>> Begin RAW DATA
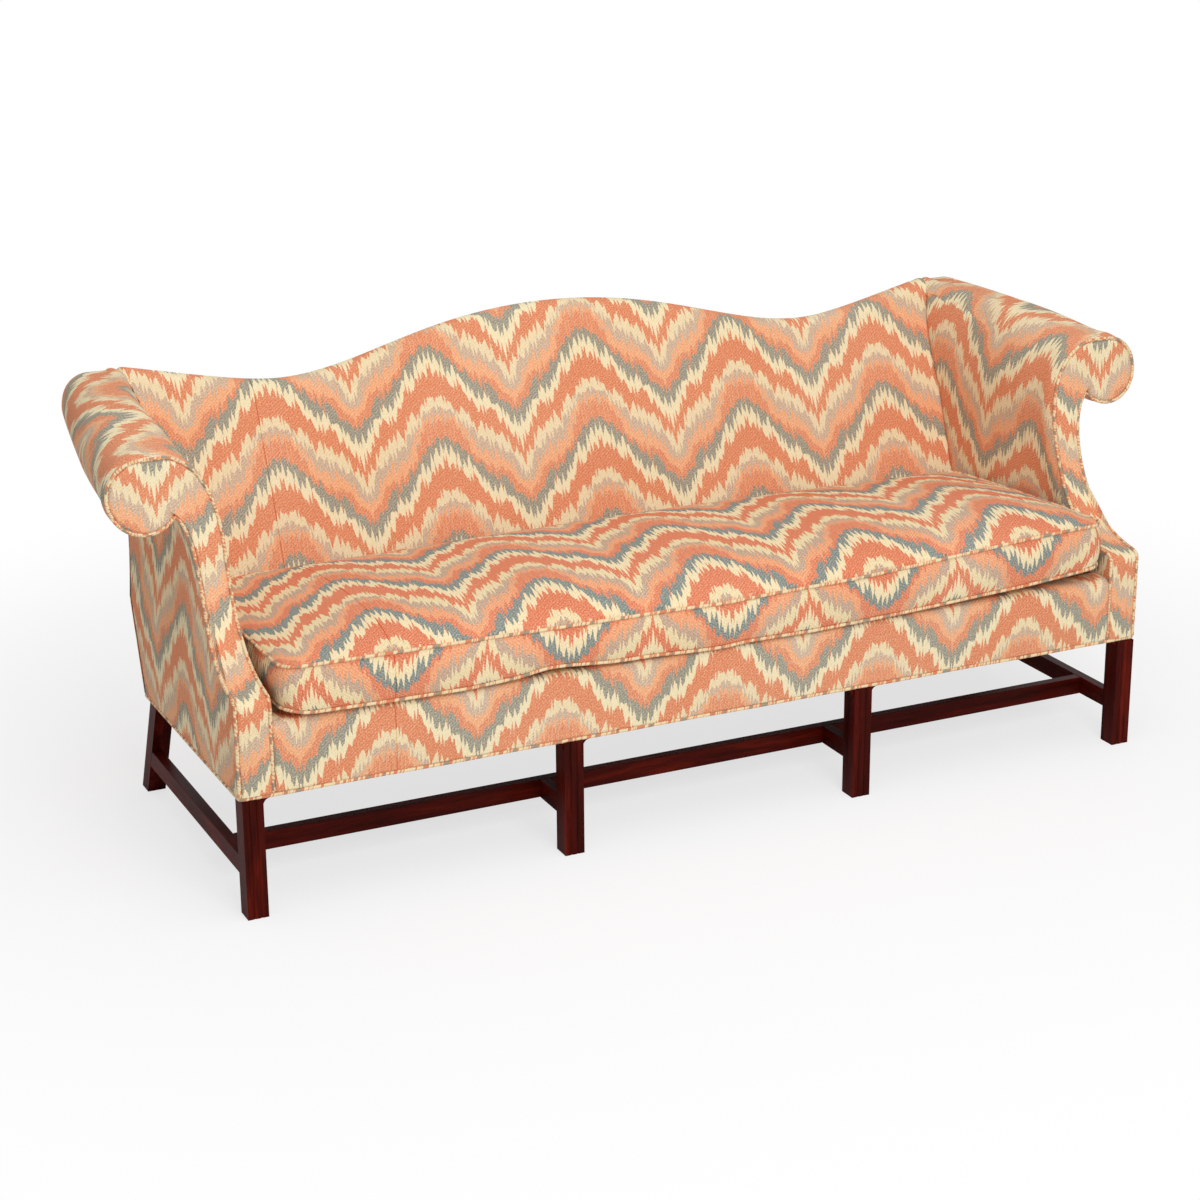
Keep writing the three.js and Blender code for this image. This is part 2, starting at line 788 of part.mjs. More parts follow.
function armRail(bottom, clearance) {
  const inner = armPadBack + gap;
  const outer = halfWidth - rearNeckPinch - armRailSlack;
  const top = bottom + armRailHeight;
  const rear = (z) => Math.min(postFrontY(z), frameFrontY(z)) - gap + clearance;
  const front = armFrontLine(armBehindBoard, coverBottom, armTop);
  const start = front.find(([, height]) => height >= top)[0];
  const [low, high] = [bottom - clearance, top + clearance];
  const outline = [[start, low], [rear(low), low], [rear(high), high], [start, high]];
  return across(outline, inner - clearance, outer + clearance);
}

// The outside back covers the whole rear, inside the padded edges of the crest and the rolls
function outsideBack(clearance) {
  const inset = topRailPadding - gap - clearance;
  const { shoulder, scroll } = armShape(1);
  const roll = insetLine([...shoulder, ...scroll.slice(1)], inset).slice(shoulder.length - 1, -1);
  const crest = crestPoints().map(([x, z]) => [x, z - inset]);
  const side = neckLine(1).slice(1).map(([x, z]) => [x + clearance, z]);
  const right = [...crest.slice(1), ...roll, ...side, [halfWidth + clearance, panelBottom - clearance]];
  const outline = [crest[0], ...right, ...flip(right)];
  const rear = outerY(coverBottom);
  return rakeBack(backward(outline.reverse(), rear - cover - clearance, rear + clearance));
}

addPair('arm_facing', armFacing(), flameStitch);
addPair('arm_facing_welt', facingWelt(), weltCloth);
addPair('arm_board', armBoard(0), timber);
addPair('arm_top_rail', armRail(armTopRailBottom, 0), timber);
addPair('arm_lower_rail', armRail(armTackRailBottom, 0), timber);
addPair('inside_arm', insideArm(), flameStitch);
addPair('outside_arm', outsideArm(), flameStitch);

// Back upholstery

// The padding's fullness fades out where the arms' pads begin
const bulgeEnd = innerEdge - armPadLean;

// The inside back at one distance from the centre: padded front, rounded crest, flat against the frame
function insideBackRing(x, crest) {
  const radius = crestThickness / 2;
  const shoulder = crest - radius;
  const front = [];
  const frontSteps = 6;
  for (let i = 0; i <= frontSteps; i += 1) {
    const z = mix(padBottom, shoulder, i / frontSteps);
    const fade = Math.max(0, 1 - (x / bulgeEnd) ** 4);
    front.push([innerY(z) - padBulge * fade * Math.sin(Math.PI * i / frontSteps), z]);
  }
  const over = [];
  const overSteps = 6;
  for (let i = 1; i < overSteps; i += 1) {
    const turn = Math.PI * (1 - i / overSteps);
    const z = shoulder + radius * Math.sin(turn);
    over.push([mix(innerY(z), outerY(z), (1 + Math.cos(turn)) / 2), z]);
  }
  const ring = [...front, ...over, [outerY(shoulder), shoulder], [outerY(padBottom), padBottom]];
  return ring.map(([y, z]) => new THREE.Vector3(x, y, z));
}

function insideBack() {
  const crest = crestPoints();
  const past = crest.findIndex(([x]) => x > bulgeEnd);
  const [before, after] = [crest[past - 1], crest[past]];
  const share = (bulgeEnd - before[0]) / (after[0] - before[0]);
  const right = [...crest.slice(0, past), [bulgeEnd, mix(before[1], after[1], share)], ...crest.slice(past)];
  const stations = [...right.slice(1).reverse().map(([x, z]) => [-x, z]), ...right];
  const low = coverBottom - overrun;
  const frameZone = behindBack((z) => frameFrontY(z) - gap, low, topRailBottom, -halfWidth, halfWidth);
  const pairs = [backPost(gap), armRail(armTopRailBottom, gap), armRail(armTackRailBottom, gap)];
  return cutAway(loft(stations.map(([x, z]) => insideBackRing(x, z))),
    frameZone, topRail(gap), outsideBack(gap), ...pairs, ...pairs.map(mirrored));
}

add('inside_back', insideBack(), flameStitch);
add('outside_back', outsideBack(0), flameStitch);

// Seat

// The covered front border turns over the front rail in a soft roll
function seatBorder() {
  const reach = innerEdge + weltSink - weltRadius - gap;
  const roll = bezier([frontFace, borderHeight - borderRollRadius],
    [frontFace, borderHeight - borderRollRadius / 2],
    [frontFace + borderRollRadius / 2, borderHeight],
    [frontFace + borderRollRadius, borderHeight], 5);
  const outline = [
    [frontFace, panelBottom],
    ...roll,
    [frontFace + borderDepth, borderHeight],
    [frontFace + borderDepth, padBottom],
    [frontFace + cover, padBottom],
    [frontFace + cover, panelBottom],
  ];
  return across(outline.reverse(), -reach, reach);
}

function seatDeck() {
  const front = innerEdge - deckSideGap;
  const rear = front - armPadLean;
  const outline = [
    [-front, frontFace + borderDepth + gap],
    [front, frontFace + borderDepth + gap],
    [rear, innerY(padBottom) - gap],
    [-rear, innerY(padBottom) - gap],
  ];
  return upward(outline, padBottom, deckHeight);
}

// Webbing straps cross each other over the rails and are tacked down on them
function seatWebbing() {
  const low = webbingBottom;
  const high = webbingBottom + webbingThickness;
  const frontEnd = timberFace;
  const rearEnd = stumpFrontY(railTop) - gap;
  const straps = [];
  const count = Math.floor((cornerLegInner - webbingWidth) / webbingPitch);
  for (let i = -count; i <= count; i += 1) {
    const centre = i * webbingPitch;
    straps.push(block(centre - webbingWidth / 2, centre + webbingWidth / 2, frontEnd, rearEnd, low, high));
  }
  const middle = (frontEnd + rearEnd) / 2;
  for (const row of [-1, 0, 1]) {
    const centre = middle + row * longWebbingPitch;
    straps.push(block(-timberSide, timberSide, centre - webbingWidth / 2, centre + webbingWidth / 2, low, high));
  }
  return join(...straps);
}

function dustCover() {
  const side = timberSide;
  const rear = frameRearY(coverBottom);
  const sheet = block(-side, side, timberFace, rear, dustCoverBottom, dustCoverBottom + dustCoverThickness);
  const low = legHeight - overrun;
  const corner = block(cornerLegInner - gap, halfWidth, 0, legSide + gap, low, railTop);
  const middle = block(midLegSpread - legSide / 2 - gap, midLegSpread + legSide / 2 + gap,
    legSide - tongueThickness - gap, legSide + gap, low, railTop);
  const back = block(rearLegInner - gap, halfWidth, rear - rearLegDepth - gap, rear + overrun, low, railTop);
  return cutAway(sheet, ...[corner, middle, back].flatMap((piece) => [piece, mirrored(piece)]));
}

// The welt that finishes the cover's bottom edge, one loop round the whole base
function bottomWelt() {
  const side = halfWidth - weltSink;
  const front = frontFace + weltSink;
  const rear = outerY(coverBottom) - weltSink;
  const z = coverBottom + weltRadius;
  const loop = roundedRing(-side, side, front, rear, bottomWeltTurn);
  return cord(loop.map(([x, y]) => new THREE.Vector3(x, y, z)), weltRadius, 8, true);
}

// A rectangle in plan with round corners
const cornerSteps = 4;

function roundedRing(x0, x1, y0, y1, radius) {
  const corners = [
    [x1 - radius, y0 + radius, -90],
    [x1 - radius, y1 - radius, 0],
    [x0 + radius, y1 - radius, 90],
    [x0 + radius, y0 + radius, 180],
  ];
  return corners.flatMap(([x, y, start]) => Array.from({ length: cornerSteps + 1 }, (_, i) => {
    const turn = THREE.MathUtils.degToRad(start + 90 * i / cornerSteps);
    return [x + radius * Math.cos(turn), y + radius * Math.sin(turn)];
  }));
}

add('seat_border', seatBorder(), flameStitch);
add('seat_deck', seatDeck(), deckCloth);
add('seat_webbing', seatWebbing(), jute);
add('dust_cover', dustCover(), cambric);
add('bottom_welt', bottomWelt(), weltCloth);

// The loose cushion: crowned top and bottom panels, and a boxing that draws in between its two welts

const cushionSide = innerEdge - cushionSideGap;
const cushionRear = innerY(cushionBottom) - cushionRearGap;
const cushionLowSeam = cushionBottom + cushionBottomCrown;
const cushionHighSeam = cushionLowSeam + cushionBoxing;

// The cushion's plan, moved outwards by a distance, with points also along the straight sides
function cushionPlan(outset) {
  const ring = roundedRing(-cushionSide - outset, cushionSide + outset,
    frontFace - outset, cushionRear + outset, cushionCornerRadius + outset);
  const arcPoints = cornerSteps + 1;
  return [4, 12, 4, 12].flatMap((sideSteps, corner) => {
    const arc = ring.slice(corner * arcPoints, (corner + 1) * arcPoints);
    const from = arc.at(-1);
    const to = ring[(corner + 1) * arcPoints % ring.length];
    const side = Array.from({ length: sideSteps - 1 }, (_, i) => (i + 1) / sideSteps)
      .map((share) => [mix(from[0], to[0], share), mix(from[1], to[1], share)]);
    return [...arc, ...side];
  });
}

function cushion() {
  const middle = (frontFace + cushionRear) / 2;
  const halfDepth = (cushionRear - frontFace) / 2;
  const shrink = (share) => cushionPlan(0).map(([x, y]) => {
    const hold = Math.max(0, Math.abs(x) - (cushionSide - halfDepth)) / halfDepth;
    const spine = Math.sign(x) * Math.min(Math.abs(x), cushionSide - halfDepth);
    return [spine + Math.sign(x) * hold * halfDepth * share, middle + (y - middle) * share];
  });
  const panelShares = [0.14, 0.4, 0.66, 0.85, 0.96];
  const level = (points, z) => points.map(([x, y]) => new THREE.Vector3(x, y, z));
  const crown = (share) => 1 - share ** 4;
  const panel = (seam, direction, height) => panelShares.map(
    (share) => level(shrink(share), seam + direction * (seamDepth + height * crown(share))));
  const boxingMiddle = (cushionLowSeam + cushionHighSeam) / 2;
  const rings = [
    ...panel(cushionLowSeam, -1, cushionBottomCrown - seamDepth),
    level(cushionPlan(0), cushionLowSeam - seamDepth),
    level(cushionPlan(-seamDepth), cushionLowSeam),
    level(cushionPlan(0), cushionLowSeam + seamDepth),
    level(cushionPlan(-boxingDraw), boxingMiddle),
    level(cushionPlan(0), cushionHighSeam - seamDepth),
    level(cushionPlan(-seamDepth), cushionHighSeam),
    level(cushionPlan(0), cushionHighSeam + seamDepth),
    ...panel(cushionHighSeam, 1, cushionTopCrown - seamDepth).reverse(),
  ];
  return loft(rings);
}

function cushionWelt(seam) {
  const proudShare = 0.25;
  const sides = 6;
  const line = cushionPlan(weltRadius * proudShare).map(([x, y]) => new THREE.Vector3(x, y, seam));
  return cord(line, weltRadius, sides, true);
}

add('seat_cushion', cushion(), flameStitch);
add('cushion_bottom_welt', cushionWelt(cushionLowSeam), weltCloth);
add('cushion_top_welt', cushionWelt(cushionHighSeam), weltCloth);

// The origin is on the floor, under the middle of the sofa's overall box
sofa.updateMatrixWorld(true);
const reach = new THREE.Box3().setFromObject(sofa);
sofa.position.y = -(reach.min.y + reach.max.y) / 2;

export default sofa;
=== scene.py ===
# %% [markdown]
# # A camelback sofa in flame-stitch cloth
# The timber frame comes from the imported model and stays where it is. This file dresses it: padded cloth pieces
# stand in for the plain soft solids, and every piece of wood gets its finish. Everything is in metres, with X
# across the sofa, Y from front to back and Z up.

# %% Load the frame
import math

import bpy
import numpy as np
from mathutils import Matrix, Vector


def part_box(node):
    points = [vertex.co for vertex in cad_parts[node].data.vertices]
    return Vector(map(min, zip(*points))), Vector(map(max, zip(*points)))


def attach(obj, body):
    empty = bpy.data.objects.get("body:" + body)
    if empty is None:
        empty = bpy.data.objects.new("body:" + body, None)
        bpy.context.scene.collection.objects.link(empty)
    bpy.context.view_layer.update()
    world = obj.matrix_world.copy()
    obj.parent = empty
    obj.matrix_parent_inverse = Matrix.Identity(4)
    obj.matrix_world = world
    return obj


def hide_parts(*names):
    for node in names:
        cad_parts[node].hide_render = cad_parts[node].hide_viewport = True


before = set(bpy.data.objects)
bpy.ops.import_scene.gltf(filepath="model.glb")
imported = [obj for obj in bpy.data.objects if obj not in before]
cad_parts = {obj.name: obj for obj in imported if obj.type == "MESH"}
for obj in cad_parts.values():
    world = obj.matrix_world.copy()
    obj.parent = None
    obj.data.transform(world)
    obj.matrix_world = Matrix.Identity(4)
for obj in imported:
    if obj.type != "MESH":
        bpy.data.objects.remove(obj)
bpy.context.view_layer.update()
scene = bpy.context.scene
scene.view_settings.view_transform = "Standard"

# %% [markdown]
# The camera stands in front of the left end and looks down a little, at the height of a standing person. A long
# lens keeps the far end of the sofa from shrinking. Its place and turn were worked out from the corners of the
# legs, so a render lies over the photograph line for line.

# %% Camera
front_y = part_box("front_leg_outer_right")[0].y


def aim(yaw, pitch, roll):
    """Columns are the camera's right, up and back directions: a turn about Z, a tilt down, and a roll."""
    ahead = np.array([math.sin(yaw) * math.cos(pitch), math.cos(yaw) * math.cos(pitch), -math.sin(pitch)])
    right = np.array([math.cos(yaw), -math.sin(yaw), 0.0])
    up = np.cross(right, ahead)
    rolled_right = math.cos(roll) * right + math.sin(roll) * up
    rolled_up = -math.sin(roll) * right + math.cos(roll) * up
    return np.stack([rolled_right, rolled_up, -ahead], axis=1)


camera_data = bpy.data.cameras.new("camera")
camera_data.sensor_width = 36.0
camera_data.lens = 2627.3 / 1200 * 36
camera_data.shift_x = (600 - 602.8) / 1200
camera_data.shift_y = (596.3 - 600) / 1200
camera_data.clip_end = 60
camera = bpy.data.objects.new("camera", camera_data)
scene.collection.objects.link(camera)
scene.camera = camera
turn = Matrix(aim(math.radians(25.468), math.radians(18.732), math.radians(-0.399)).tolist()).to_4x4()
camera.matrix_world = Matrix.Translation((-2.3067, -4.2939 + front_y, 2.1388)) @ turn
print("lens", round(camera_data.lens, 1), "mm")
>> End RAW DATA
> YOUR GOAL
Of the lines above, retype only those from the line containing "sofa's overall box" through the line containing "obj.matrix_parent_inverse = Matrix.Identity(4)", including both, exactly.

> COMPLETED EXERCISE
// The origin is on the floor, under the middle of the sofa's overall box
sofa.updateMatrixWorld(true);
const reach = new THREE.Box3().setFromObject(sofa);
sofa.position.y = -(reach.min.y + reach.max.y) / 2;

export default sofa;
=== scene.py ===
# %% [markdown]
# # A camelback sofa in flame-stitch cloth
# The timber frame comes from the imported model and stays where it is. This file dresses it: padded cloth pieces
# stand in for the plain soft solids, and every piece of wood gets its finish. Everything is in metres, with X
# across the sofa, Y from front to back and Z up.

# %% Load the frame
import math

import bpy
import numpy as np
from mathutils import Matrix, Vector


def part_box(node):
    points = [vertex.co for vertex in cad_parts[node].data.vertices]
    return Vector(map(min, zip(*points))), Vector(map(max, zip(*points)))


def attach(obj, body):
    empty = bpy.data.objects.get("body:" + body)
    if empty is None:
        empty = bpy.data.objects.new("body:" + body, None)
        bpy.context.scene.collection.objects.link(empty)
    bpy.context.view_layer.update()
    world = obj.matrix_world.copy()
    obj.parent = empty
    obj.matrix_parent_inverse = Matrix.Identity(4)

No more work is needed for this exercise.